I was checking my Blackberry on my way out the door yesterday when I saw the messages about Gabrielle Giffords; as it turns out, the first one I saw was the erroneous NPR report that she had died.
My first thoughts were of my friends in elected office. I mean that in the actual "friends" sense, not the political BS "my honorable friend" sense. I'm talking about help you move kind of friends, people I've known 20 years, whose children I've watched grow up.
I've seen some of these friends dehumanized for their views or personalities. Even as a bit player, I've been a caricatured target of hate speech myself. I've never felt in fear for my safety, but I have been intimidated out of discussing some topics, and it's making me choose my words differently now.
Metaphors of battle are part of the fabric of politics on all sides. I'm trying to think of a term to use in place of "targeted district" and I can't. But in all fairness, the rhetoric of the right has been uncomfortably loaded with gun and combat imagery the last couple years, escalating exponentially since Obama's election. It's eerily reminiscent of the climate of 1995, just before Oklahoma City.

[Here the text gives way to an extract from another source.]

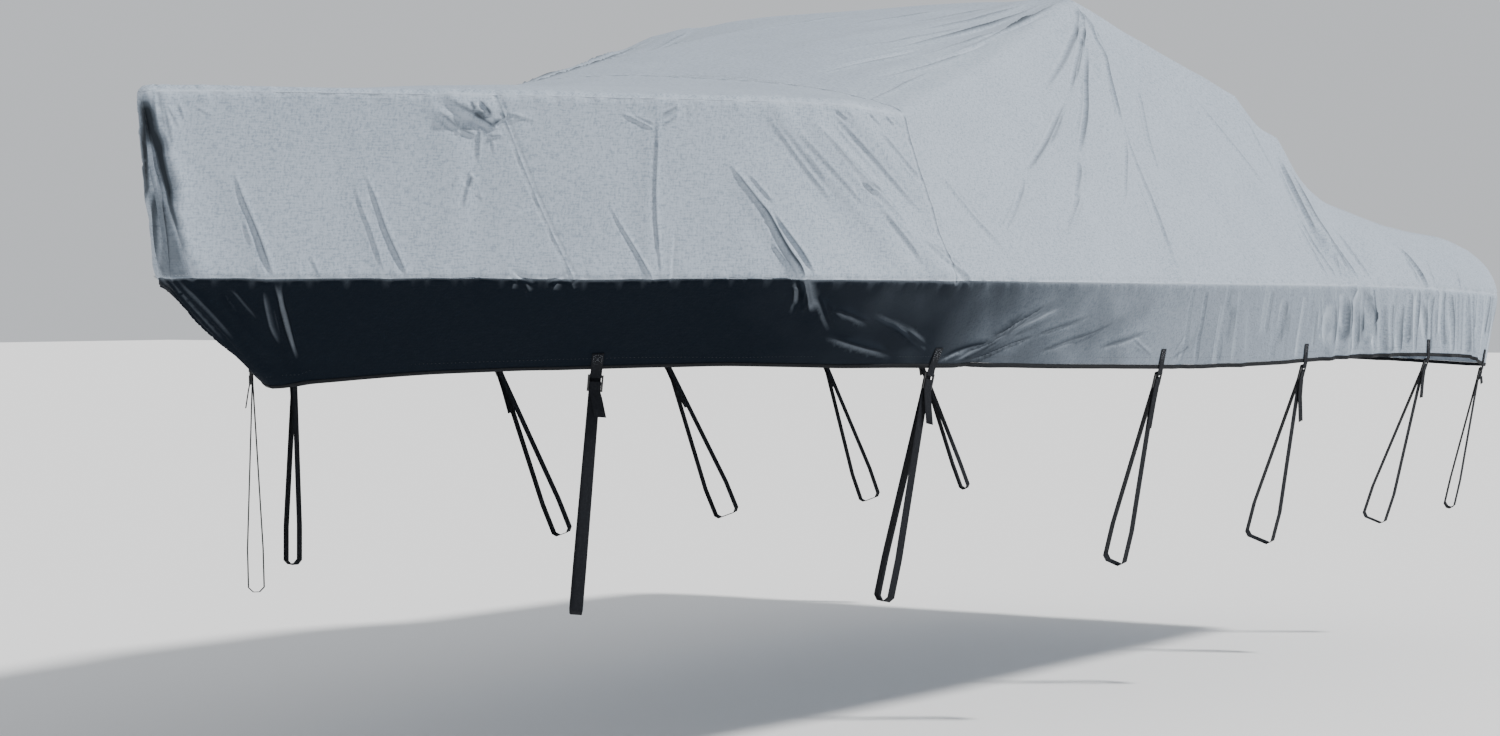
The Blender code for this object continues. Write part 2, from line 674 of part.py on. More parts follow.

Two years ago, as state senator Matt McCoy was getting death threats, David Niewert called this sort of rhetoric "eliminationism":
"Right-wing rhetoric has been explicitly eliminationist, calling for the infliction of harm on whole blocs of American citizens: liberals, gays and lesbians, Latinos, blacks, Jews, feminists, or whatever target group is the victim du jour of right-wing ire."No other country, save perhaps some banana republics in the middle of civil wars, is as gun-fixated as we are. I'm never going to run for public office again so I'll say it. The 2nd Amendment is my least favorite part of the Constitution. Maybe it's because my dad went fishing instead of hunting, but I simply do not understand why anyone wants or "needs" a gun. The most I can muster is a begrudging acceptance that some people are absolutists about their 2nd Amendment the way I am about my 1st.
I recognize the contradiction; Sarah Palin has the absolute right to put gunsight targets on a map. The correct response is not to ban such rhetoric, but to call it out. Pima County Sheriff Clarence Dupnik says it best: "It may be free speech, but it does not come without consequences."

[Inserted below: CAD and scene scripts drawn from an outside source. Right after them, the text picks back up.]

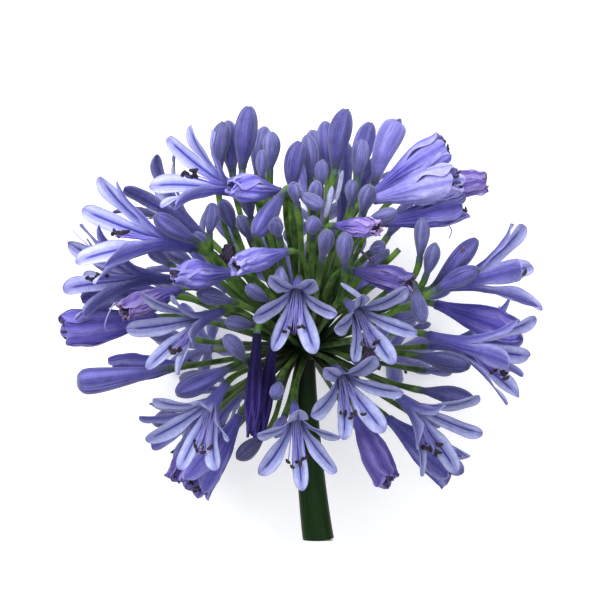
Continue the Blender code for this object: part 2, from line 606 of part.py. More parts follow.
def floret_shell(bloom):
    """Points and faces of a floret: a tube with a hollow throat, and six blades that grow from its rim."""
    form = FORMS[bloom.kind]
    columns = form.columns
    steps = len(columns) - 1
    around = TEPALS * steps
    side, upper = bloom.frame()
    angles = bloom.roll + math.radians(-30) + 2 * math.pi * np.arange(around) / around
    spokes = np.cos(angles)[:, None] * side + np.sin(angles)[:, None] * upper
    points = []
    faces = []

    def add(rows):
        start = sum(len(block) for block in points)
        points.append(np.asarray(rows, float))
        return start

    def strip(low, high):
        """Two triangles for each pair of points in two equal rows."""
        for a, b, c, d in zip(low, low[1:], high[1:], high):
            faces.append((a, b, c))
            faces.append((a, c, d))

    foot = add(bloom.base + form.base_radius * bloom.size * spokes)
    rim = bloom.base + bloom.axis * form.tube * bloom.size
    outer = add(rim + (form.throat_radius * bloom.size + BLADE / 2) * spokes)
    inner = add(rim + (form.throat_radius * bloom.size - BLADE / 2) * spokes)
    floor_centre = rim - bloom.axis * THROAT_DEPTH * bloom.size
    floor = add(floor_centre + THROAT_FLOOR * form.throat_radius * bloom.size * spokes)
    faces.append(tuple(range(foot, foot + around))[::-1])
    faces.append(tuple(range(floor, floor + around)))
    for low, high in ((foot, outer), (inner, floor)):
        strip([low + k % around for k in range(around + 1)], [high + k % around for k in range(around + 1)])

    for tepal in range(TEPALS):
        place = [(tepal * steps + k) % around for k in range(steps + 1)]
        back = [outer + k for k in place]
        front = [inner + k for k in place]
        for t in form.rows:
            middle, normal = tepal_surface(bloom, tepal, np.full(steps + 1, t), columns)
            back_row = add(middle - normal * BLADE / 2)
            front_row = add(middle + normal * BLADE / 2)
            new_back = [back_row + k for k in range(steps + 1)]
            new_front = [front_row + k for k in range(steps + 1)]
            strip(back, new_back)
            for a, b, c, d in zip(front, front[1:], new_front[1:], new_front):
                faces.append((a, c, b))
                faces.append((a, d, c))
            strip([front[0], back[0]], [new_front[0], new_back[0]])
            strip([back[-1], front[-1]], [new_back[-1], new_front[-1]])
            back, front = new_back, new_front
        strip(back, front)
    return np.concatenate(points), faces


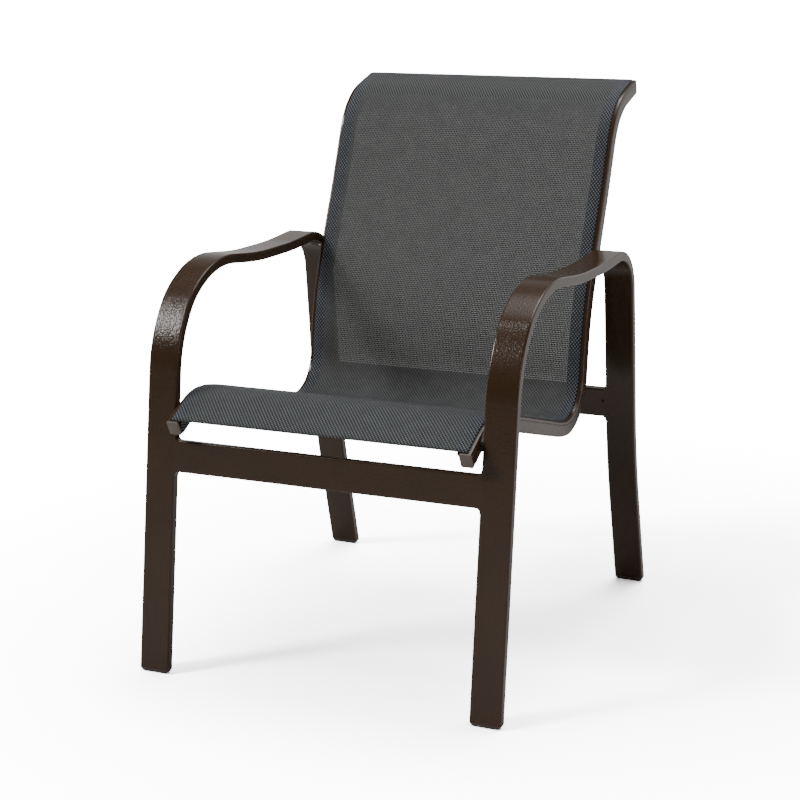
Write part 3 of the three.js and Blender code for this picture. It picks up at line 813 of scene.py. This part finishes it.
def sling():
    half = [(SLOT_CENTRE + x, h) for x, h in SHEET_PROFILE]
    section = half + [(-x, h) for x, h in reversed(half)]
    return cloth("sling_sheet", section, SLING_START, SLING_STOP, ["sling"])


def side_hem(word, side):
    """The second layer of mesh that comes back from the slot, under the sheet."""
    section = [(SLOT_CENTRE + x, h) for x, h in HEM_PROFILE] + [(HEM_EDGE, HEM_HEIGHT)]
    return cloth(f"side_hem_{word}", [(side * x, h) for x, h in section], SLING_START, SLING_STOP)


def cross_hem(name, start, stop):
    """A turned-under end of the sheet, between the two side hems."""
    half = HEM_EDGE - HEM_GAP
    return cloth(name, [(half, HEM_HEIGHT), (-half, HEM_HEIGHT)], start, stop)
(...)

Iowans with long memories know that Tom Vilsack got his political start when a disgruntled gunman opened fire on the Mt. Pleasant City Council. Here in Iowa City, we had an ugly public meeting last month, with a followup on the same subject scheduled for Tuesday. A rough draft first attempt to regulate a trailer park slum is being mis-represented as The Gubmint Trying To Take My Farm, with a corresponding escalation in rhetoric:
"Portwood said people wonder why some of these people go off their rocker, and go around and get a gun and get even. He said sometimes it makes a guy even consider it. Stutsman said she hopes not. Portwood asked if Board members understand what he is saying; there are people who go berserk, that's it, they snap."Our state gun laws have been loosened, to an uncomfortable degree, as of a week ago. Only four senators and sixteen representatives, all Democrats, resisted the gun lobby pressure and voted against this flawed law. We're seriously asking questions like: Can we legally say no guns in the library? No guns in the courtroom? The fears now being expressed by public officials and staffers aren't paranoia. As the shooting of Gabrielle Giffords shows, those concerns are real.